1.wht it lowest price (i saw sum1 wrote Rs.8590)
2.Calll quality & Battery @ phonearena

any lg cookie or samsung star users here..........


----------



## anarchist (Jun 9, 2009)

^ dont expect good flash in mobiles. as flash is power hungry, it will drain the battery within hour. most of the mobiles are without flash or with LED flash (which uses lower battery power and gives lower light for <1 mtr distance)


----------



## dips_view (Jun 9, 2009)

go gsmareana.com


----------



## raj_in (Jun 9, 2009)

anarchist said:


> ^ dont expect good flash in mobiles. as flash is power hungry, it will drain the battery within hour. most of the mobiles are without flash or with LED flash (which uses lower battery power and gives lower light for <1 mtr distance)



i looked it up at gsmarena no flash..........



dips_view said:


> go gsmareana.com



they dont hav a review out as yet but the preview was good

but they said the lg cookie was probably better  & i dont want LG


----------



## sujoyp (Jun 9, 2009)

take a look at www.phonearena.com they have reviewed this recently


----------



## beworld (Jun 9, 2009)

sujoyp said:


> take a look at www.phonearena.com they have reviewed this recently



as per www.phonearena.com Batter life is very poor.


----------



## raj_in (Jun 9, 2009)

beworld said:


> as per www.phonearena.com Batter life is very poor.

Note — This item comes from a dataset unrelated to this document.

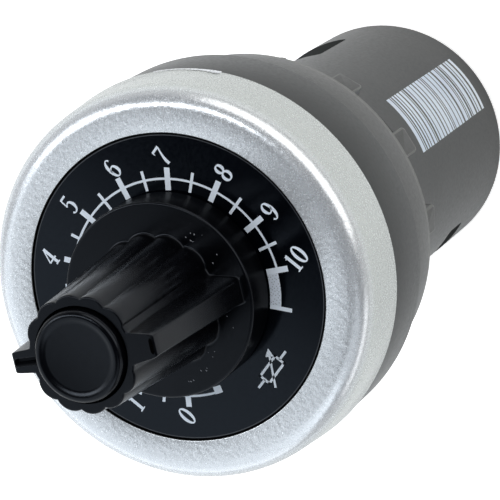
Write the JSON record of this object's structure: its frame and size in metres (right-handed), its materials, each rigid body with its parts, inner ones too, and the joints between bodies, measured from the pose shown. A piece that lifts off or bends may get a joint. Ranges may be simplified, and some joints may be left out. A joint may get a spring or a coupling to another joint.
{
  "type": "rotary potentiometer",
  "caption": "Panel mounted rotary potentiometer with a fluted pointer knob, a round dial in a silver bezel, a threaded barrel with a ring nut and a long terminal housing.",
  "frame": {"origin": "centre of the flat rear face of the housing", "axes": "+Z along the shaft towards the knob, +Y towards the middle number of the dial, +X to the right seen from the front"},
  "size_m": [0.0303, 0.0302, 0.064],
  "materials": {
    "knob_black": "moulded, satin gloss",
    "dial_print": "satin with a pale scale printed on it",
    "silver_paint": "metallic silver",
    "dark_grey": "matte, moulded",
    "mid_grey": "matte, moulded",
    "black_plastic": "matte, moulded",
    "black_rubber": "matte",
    "brass": "turned",
    "plated_brass": "nickel plated",
    "contact_metal": "stamped sheet",
    "steel": "zinc plated",
    "case_metal": "drawn sheet",
    "wafer": "laminate",
    "carbon": "carbon film",
    "rotor_plastic": "moulded"
  },
  "bodies": {
    "housing": {"dial_plate": "dial_print", "bezel_ring": "silver_paint", "front_body": "dark_grey", "panel_gasket": "black_rubber", "ring_nut": "mid_grey", "rear_housing": "mid_grey", "bushing": "plated_brass", "bushing_nut": "plated_brass", "lock_washer": "steel", "bushing_seal": "black_rubber", "pot_case": "case_metal", "track_wafer": "wafer", "resistive_track": "carbon", "collector_ring": "contact_metal", "terminal_start": "contact_metal", "terminal_wiper": "contact_metal", "terminal_end": "contact_metal", "terminal_block": "black_plastic", "clamp_plates": "steel", "terminal_screws": "steel"},
    "knob_assembly": {"knob": "knob_black", "knob_cap": "knob_black", "collet": "brass", "collet_nut": "brass", "pot_shaft": "steel", "shaft_clip": "steel", "rotor": "rotor_plastic", "wiper": "contact_metal"}
  },
  "joints": [
    {"name": "knob_turn", "type": "hinge", "parent": "housing", "child": "knob_assembly", "pos_m": [0, 0, 0.03], "axis": [0, 0, -1], "range_deg": [-102, 198]}
  ]
}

ya i saw but i dont see tht problem anywhere else
is the cookie better or the star


----------



## sujoyp (Jun 9, 2009)

I think cookie is better in basic call quality,interface and battery

samsung beats it at qwerty kayboard(onscreen) and camera


----------



## raj_in (Jun 9, 2009)

sujoyp said:


> I think cookie is better in basic call quality,interface and battery
> 
> samsung beats it at qwerty kayboard(onscreen) and camera



lolzz i cud even tell it by reading the phonearena review.......

any hands on exp........


----------



## sujoyp (Jun 9, 2009)

^^yup me too ..but reviews r for that purpose only


----------



## raj_in (Jun 9, 2009)

wht r the other non touch screen options


----------



## rajhot (Jun 10, 2009)

raj_in said:


> wht r the other non touch screen options



Budget?


----------



## beworld (Jun 10, 2009)

15 k


----------



## rajhot (Jun 10, 2009)

W890 or C702


----------



## raj_in (Jun 10, 2009)

thank you all i am going for the star after see a video on youtube 
i dont knbw if it the smartest thing to do but i reallly like the phone........


----------



## sujoyp (Jun 10, 2009)

great.


----------



## k4ce (Jun 10, 2009)

congrats dude ... post ur review once u use the fone for a few days ... i wud love to read bout it


----------



## raj_in (Jun 11, 2009)

*www.youtube.com/watch?v=z73-izvHkJ0&feature=related

here's the video which was the final vote
& i more ques can i plug in my comp speaker to it thru a 3.5 mm jack adapter


----------



## k4ce (Jun 11, 2009)

yes u can .... if u get an option after plugging in like "headphones or lineout" , choose line out .... even if it get detected as earphones , no big deal ... it'll still work


----------



## raj_in (Jun 11, 2009)

YOU SURE,,,,,,,,,

& i one thing i read in one of the other threads u bought this phone 

so i wan tot knw hows the battery & and the in call quality bcoz phonearena complained about those & most ppl said tht thats bullsh*t


----------



## k4ce (Jun 12, 2009)

dude , if ur fone has a 3.5mm jack , u can plug in ur speakers .... no issues there ... but the question is does star have a 3.5mm jack ? if yes , then u can


----------



## raj_in (Jun 12, 2009)

no it does not but i can buy the adpater.........
the adapter cot Rs. 450
& the phone Rs. 9500 but doesnot include a card so its will take another 200 to 500 for the microSD card

but i will try some bargaining 

I will probably get it buy tuesday........
Cant wait


----------



## raj_in (Jun 14, 2009)

hey guys jst 1 last ques how the samsung service centre 
1 frd told me tht they are bad but most told me tht they are the best(is it true)
& how's lg's centres compared to samsung

& where shd i buy it for Samsung Dealers or The Mobile Store or Some Local Dealers...


----------



## k4ce (Jun 14, 2009)

i once had to go to the samsung cervice centre in bangalore ... it was samsung plaza in btm layout , bangalore ... very nice service ... they replaced by fren's faulty keypad within 30mins ... but individual user experience will differ ... but i hope u'll never have to go there


----------



## raj_in (Jun 19, 2009)

i am so stupid................

jst when i was abt to buy this phone last night i stumbled upon this link
*www.gsmarena.com/nokia_5530_xpressmusic-2832.php
 & i am confused again


wht do u guys think 
is this nokia 1 a better phone


----------



## sujoyp (Jun 19, 2009)

its Q3 release..thats after july...do u wanna wait that much???? go ahead and get star


----------



## raj_in (Jun 19, 2009)

*ya if its better i dont mind *
bcoz i still hav to buy the 4gb or 8gb card thts will push up the cost along with the 3.5mm jack........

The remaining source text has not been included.